Written problem: Extract the entries in their exact form.

━━━━

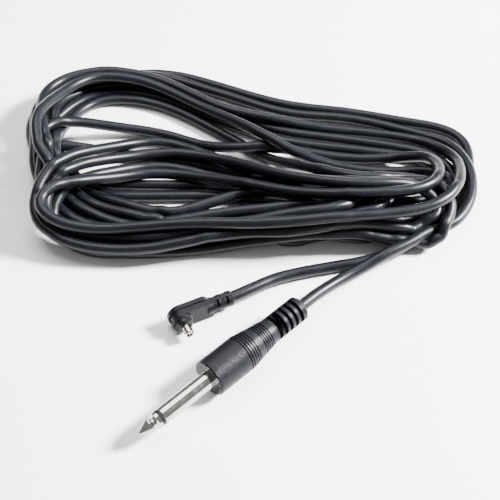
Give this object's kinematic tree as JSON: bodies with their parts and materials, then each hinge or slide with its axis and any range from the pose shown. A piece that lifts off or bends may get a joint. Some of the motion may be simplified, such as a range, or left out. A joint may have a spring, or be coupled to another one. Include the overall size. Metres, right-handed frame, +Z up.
{
  "type": "flash synchronising lead",
  "caption": "Black flash sync lead for a camera: a straight 6.35 mm mono phone plug and a right-angled coaxial flash plug on a thin cable laid in a loose flat hank.",
  "frame": {"origin": "on the table under the middle of the box round the two plugs, cable left out", "axes": "+X along the length of the hank of cable, +Y from the plugs towards the hank, +Z up from the table"},
  "size_m": [0.193, 0.1957, 0.02],
  "materials": {
    "nickel_plate": "polished nickel plate",
    "black_insulation": "smooth moulded insulation",
    "moulding_black": "satin with a fine grain",
    "cable_jacket": "satin flexible vinyl",
    "insert_plastic": "matt natural polymer",
    "core_insulation": "matt white polymer",
    "tinned_brass": "tinned sheet",
    "copper_strand": "bare copper",
    "solder_metal": "dull solder",
    "pin_metal": "bright pin"
  },
  "bodies": {
    "root": {"plug_tip": "nickel_plate", "tip_ring": "black_insulation", "sleeve_lining": "black_insulation", "rear_washer": "black_insulation", "plug_sleeve": "nickel_plate", "tip_tag": "tinned_brass", "earth_tag": "tinned_brass", "phone_jacket_end": "cable_jacket", "phone_core": "core_insulation", "phone_wire": "copper_strand", "phone_braid": "copper_strand", "tip_solder": "solder_metal", "earth_solder": "solder_metal", "phone_insert": "insert_plastic", "phone_moulding": "moulding_black", "pc_barrel": "nickel_plate", "pc_bush": "black_insulation", "pc_pin": "pin_metal", "pc_collar": "black_insulation", "pc_pin_tag": "tinned_brass", "pc_earth_tag": "tinned_brass", "pc_jacket_end": "cable_jacket", "pc_core": "core_insulation", "pc_wire": "copper_strand", "pc_braid": "copper_strand", "pc_pin_solder": "solder_metal", "pc_earth_solder": "solder_metal", "pc_insert": "insert_plastic", "pc_moulding": "moulding_black", "phone_tail": "cable_jacket", "pc_tail": "cable_jacket", "cable_hank": "cable_jacket"}
  },
  "joints": []
}
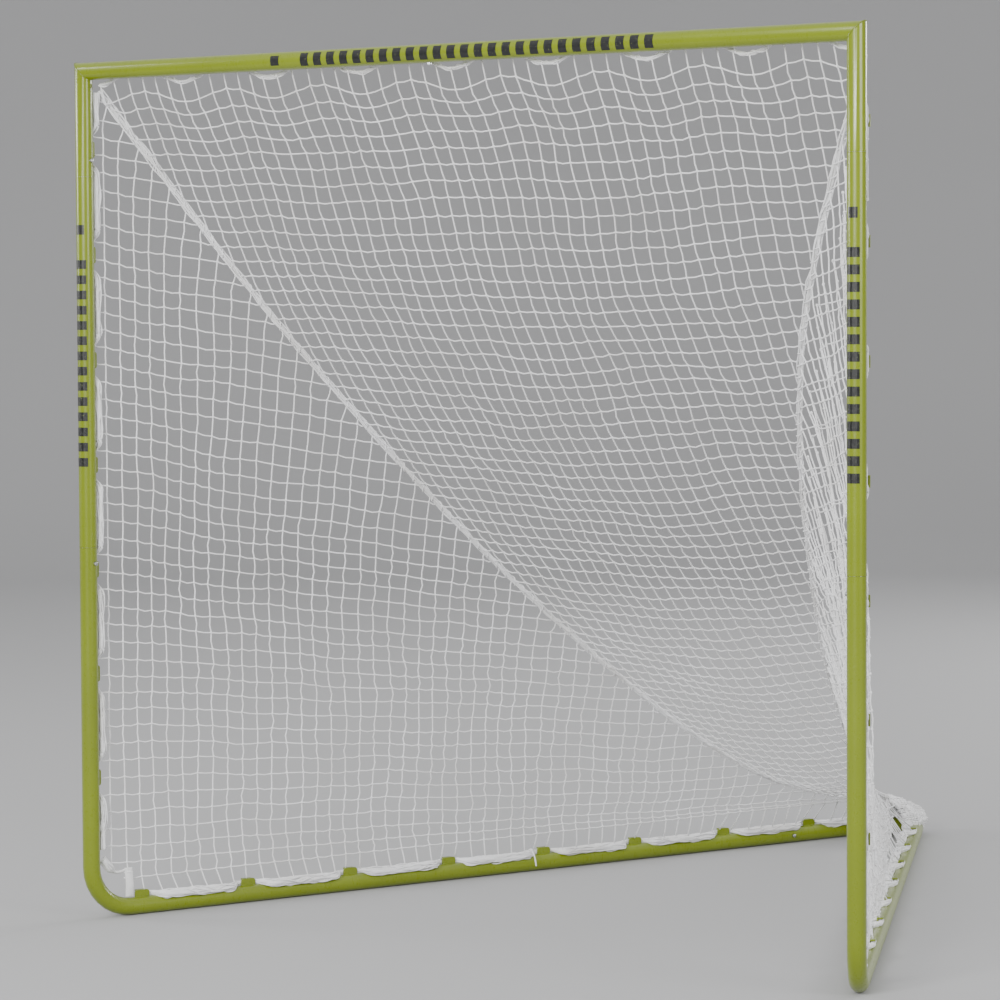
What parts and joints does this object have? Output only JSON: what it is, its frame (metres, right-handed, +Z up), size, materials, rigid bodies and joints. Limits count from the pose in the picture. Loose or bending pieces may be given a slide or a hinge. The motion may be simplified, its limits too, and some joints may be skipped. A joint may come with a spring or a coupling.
{
  "type": "lacrosse goal",
  "caption": "Full-size lacrosse goal: a knock-down painted tube frame with snap-button joints and a pyramid net.",
  "frame": {"origin": "on the ground, bottom centre of the object's bounding box", "axes": "+Z up, +X to the right across the mouth as a shooter sees it, +Y from the mouth back to the apex"},
  "size_m": [1.905, 2.1632, 1.8667],
  "materials": {
    "paint": "glossy yellow-green powder coat over welded steel tube",
    "plated": "zinc plated steel",
    "spring_steel": "bare spring steel",
    "cord": "off-white knotted net cord"
  },
  "bodies": {
    "goal": {"corner_left": "paint", "corner_right": "paint", "post_left": "paint", "post_right": "paint", "lower_left": "paint", "lower_right": "paint", "apex": "paint", "sleeve_crossbar": "plated", "sleeve_upper_left": "plated", "sleeve_lower_left": "plated", "sleeve_rear_left": "plated", "sleeve_upper_right": "plated", "sleeve_lower_right": "plated", "sleeve_rear_right": "plated", "spring_crossbar": "spring_steel", "spring_upper_left": "spring_steel", "spring_lower_left": "spring_steel", "spring_rear_left": "spring_steel", "spring_upper_right": "spring_steel", "spring_lower_right": "spring_steel", "spring_rear_right": "spring_steel", "net_back": "cord", "net_left": "cord", "net_right": "cord", "apex_hood": "cord", "seam_rope_left": "cord", "seam_rope_right": "cord", "edge_post_left": "cord", "edge_post_right": "cord", "edge_base_left": "cord", "edge_base_right": "cord", "edge_crossbar": "cord"},
    "button_crossbar_body": {"button_crossbar": "plated"},
    "button_upper_left_body": {"button_upper_left": "plated"},
    "button_lower_left_body": {"button_lower_left": "plated"},
    "button_rear_left_body": {"button_rear_left": "plated"},
    "button_upper_right_body": {"button_upper_right": "plated"},
    "button_lower_right_body": {"button_lower_right": "plated"},
    "button_rear_right_body": {"button_rear_right": "plated"}
  },
  "joints": [
    {"name": "press_crossbar", "type": "slide", "parent": "goal", "child": "button_crossbar_body", "axis": [0, 0, 1], "range_m": [0, 0.0055], "stiffness_N_per_m": 600, "springref_m": -0.002, "deforming": ["spring_crossbar"]},
    {"name": "press_upper_left", "type": "slide", "parent": "goal", "child": "button_upper_left_body", "axis": [-1, 0, 0], "range_m": [0, 0.0055], "stiffness_N_per_m": 600, "springref_m": -0.002, "deforming": ["spring_upper_left"]},
    {"name": "press_lower_left", "type": "slide", "parent": "goal", "child": "button_lower_left_body", "axis": [-1, 0, 0], "range_m": [0, 0.0055], "stiffness_N_per_m": 600, "springref_m": -0.002, "deforming": ["spring_lower_left"]},
    {"name": "press_rear_left", "type": "slide", "parent": "goal", "child": "button_rear_left_body", "axis": [-0.9208, 0.39, 0], "range_m": [0, 0.0055], "stiffness_N_per_m": 600, "springref_m": -0.002, "deforming": ["spring_rear_left"]},
    {"name": "press_upper_right", "type": "slide", "parent": "goal", "child": "button_upper_right_body", "axis": [1, 0, 0], "range_m": [0, 0.0055], "stiffness_N_per_m": 600, "springref_m": -0.002, "deforming": ["spring_upper_right"]},
    {"name": "press_lower_right", "type": "slide", "parent": "goal", "child": "button_lower_right_body", "axis": [1, 0, 0], "range_m": [0, 0.0055], "stiffness_N_per_m": 600, "springref_m": -0.002, "deforming": ["spring_lower_right"]},
    {"name": "press_rear_right", "type": "slide", "parent": "goal", "child": "button_rear_right_body", "axis": [0.9208, 0.39, 0], "range_m": [0, 0.0055], "stiffness_N_per_m": 600, "springref_m": -0.002, "deforming": ["spring_rear_right"]}
  ]
}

━━━━

Problem solution:
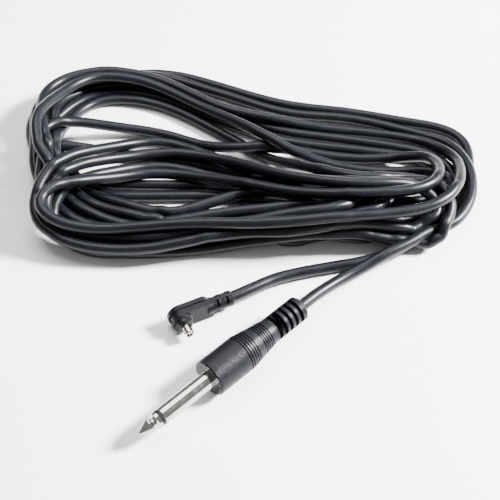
Give this object's kinematic tree as JSON: bodies with their parts and materials, then each hinge or slide with its axis and any range from the pose shown. A piece that lifts off or bends may get a joint. Some of the motion may be simplified, such as a range, or left out. A joint may have a spring, or be coupled to another one. Include the overall size. Metres, right-handed frame, +Z up.
{
  "type": "flash synchronising lead",
  "caption": "Black flash sync lead for a camera: a straight 6.35 mm mono phone plug and a right-angled coaxial flash plug on a thin cable laid in a loose flat hank.",
  "frame": {"origin": "on the table under the middle of the box round the two plugs, cable left out", "axes": "+X along the length of the hank of cable, +Y from the plugs towards the hank, +Z up from the table"},
  "size_m": [0.193, 0.1957, 0.02],
  "materials": {
    "nickel_plate": "polished nickel plate",
    "black_insulation": "smooth moulded insulation",
    "moulding_black": "satin with a fine grain",
    "cable_jacket": "satin flexible vinyl",
    "insert_plastic": "matt natural polymer",
    "core_insulation": "matt white polymer",
    "tinned_brass": "tinned sheet",
    "copper_strand": "bare copper",
    "solder_metal": "dull solder",
    "pin_metal": "bright pin"
  },
  "bodies": {
    "root": {"plug_tip": "nickel_plate", "tip_ring": "black_insulation", "sleeve_lining": "black_insulation", "rear_washer": "black_insulation", "plug_sleeve": "nickel_plate", "tip_tag": "tinned_brass", "earth_tag": "tinned_brass", "phone_jacket_end": "cable_jacket", "phone_core": "core_insulation", "phone_wire": "copper_strand", "phone_braid": "copper_strand", "tip_solder": "solder_metal", "earth_solder": "solder_metal", "phone_insert": "insert_plastic", "phone_moulding": "moulding_black", "pc_barrel": "nickel_plate", "pc_bush": "black_insulation", "pc_pin": "pin_metal", "pc_collar": "black_insulation", "pc_pin_tag": "tinned_brass", "pc_earth_tag": "tinned_brass", "pc_jacket_end": "cable_jacket", "pc_core": "core_insulation", "pc_wire": "copper_strand", "pc_braid": "copper_strand", "pc_pin_solder": "solder_metal", "pc_earth_solder": "solder_metal", "pc_insert": "insert_plastic", "pc_moulding": "moulding_black", "phone_tail": "cable_jacket", "pc_tail": "cable_jacket", "cable_hank": "cable_jacket"}
  },
  "joints": []
}
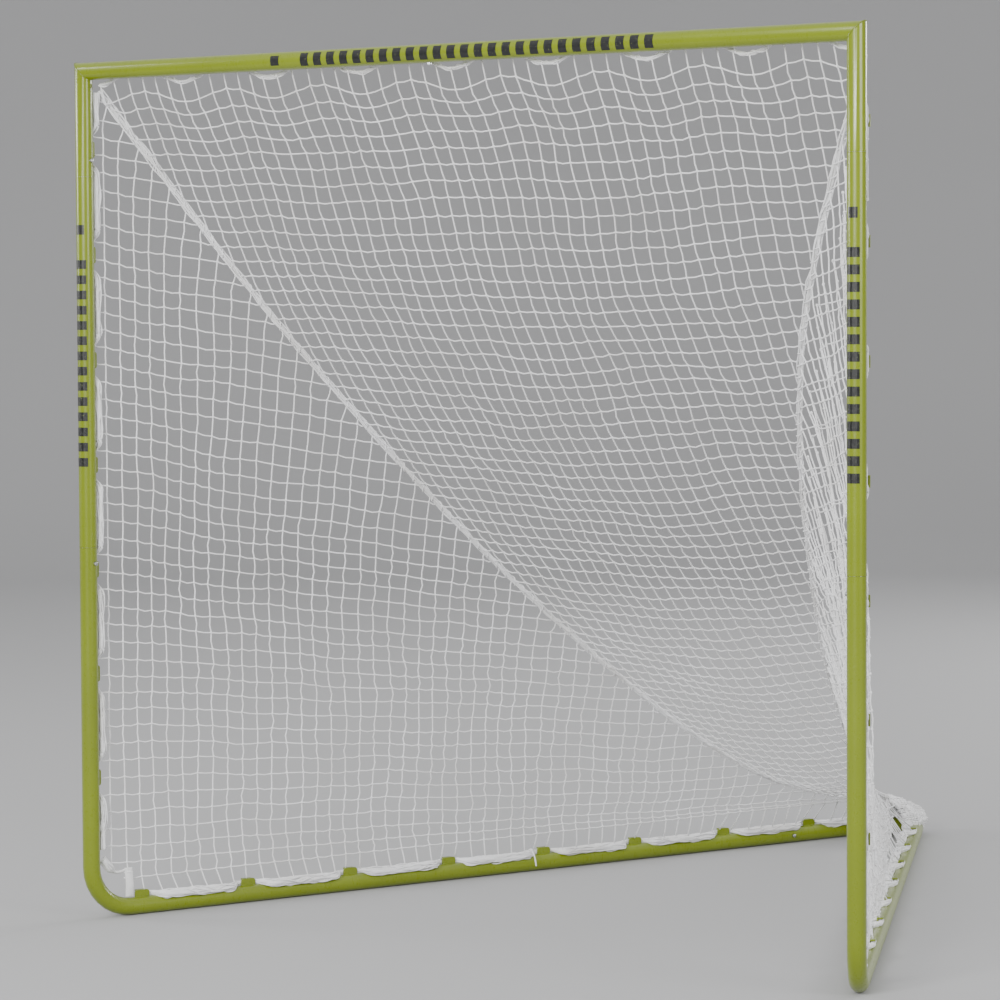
What parts and joints does this object have? Output only JSON: what it is, its frame (metres, right-handed, +Z up), size, materials, rigid bodies and joints. Limits count from the pose in the picture. Loose or bending pieces may be given a slide or a hinge. The motion may be simplified, its limits too, and some joints may be skipped. A joint may come with a spring or a coupling.
{
  "type": "lacrosse goal",
  "caption": "Full-size lacrosse goal: a knock-down painted tube frame with snap-button joints and a pyramid net.",
  "frame": {"origin": "on the ground, bottom centre of the object's bounding box", "axes": "+Z up, +X to the right across the mouth as a shooter sees it, +Y from the mouth back to the apex"},
  "size_m": [1.905, 2.1632, 1.8667],
  "materials": {
    "paint": "glossy yellow-green powder coat over welded steel tube",
    "plated": "zinc plated steel",
    "spring_steel": "bare spring steel",
    "cord": "off-white knotted net cord"
  },
  "bodies": {
    "goal": {"corner_left": "paint", "corner_right": "paint", "post_left": "paint", "post_right": "paint", "lower_left": "paint", "lower_right": "paint", "apex": "paint", "sleeve_crossbar": "plated", "sleeve_upper_left": "plated", "sleeve_lower_left": "plated", "sleeve_rear_left": "plated", "sleeve_upper_right": "plated", "sleeve_lower_right": "plated", "sleeve_rear_right": "plated", "spring_crossbar": "spring_steel", "spring_upper_left": "spring_steel", "spring_lower_left": "spring_steel", "spring_rear_left": "spring_steel", "spring_upper_right": "spring_steel", "spring_lower_right": "spring_steel", "spring_rear_right": "spring_steel", "net_back": "cord", "net_left": "cord", "net_right": "cord", "apex_hood": "cord", "seam_rope_left": "cord", "seam_rope_right": "cord", "edge_post_left": "cord", "edge_post_right": "cord", "edge_base_left": "cord", "edge_base_right": "cord", "edge_crossbar": "cord"},
    "button_crossbar_body": {"button_crossbar": "plated"},
    "button_upper_left_body": {"button_upper_left": "plated"},
    "button_lower_left_body": {"button_lower_left": "plated"},
    "button_rear_left_body": {"button_rear_left": "plated"},
    "button_upper_right_body": {"button_upper_right": "plated"},
    "button_lower_right_body": {"button_lower_right": "plated"},
    "button_rear_right_body": {"button_rear_right": "plated"}
  },
  "joints": [
    {"name": "press_crossbar", "type": "slide", "parent": "goal", "child": "button_crossbar_body", "axis": [0, 0, 1], "range_m": [0, 0.0055], "stiffness_N_per_m": 600, "springref_m": -0.002, "deforming": ["spring_crossbar"]},
    {"name": "press_upper_left", "type": "slide", "parent": "goal", "child": "button_upper_left_body", "axis": [-1, 0, 0], "range_m": [0, 0.0055], "stiffness_N_per_m": 600, "springref_m": -0.002, "deforming": ["spring_upper_left"]},
    {"name": "press_lower_left", "type": "slide", "parent": "goal", "child": "button_lower_left_body", "axis": [-1, 0, 0], "range_m": [0, 0.0055], "stiffness_N_per_m": 600, "springref_m": -0.002, "deforming": ["spring_lower_left"]},
    {"name": "press_rear_left", "type": "slide", "parent": "goal", "child": "button_rear_left_body", "axis": [-0.9208, 0.39, 0], "range_m": [0, 0.0055], "stiffness_N_per_m": 600, "springref_m": -0.002, "deforming": ["spring_rear_left"]},
    {"name": "press_upper_right", "type": "slide", "parent": "goal", "child": "button_upper_right_body", "axis": [1, 0, 0], "range_m": [0, 0.0055], "stiffness_N_per_m": 600, "springref_m": -0.002, "deforming": ["spring_upper_right"]},
    {"name": "press_lower_right", "type": "slide", "parent": "goal", "child": "button_lower_right_body", "axis": [1, 0, 0], "range_m": [0, 0.0055], "stiffness_N_per_m": 600, "springref_m": -0.002, "deforming": ["spring_lower_right"]},
    {"name": "press_rear_right", "type": "slide", "parent": "goal", "child": "button_rear_right_body", "axis": [0.9208, 0.39, 0], "range_m": [0, 0.0055], "stiffness_N_per_m": 600, "springref_m": -0.002, "deforming": ["spring_rear_right"]}
  ]
}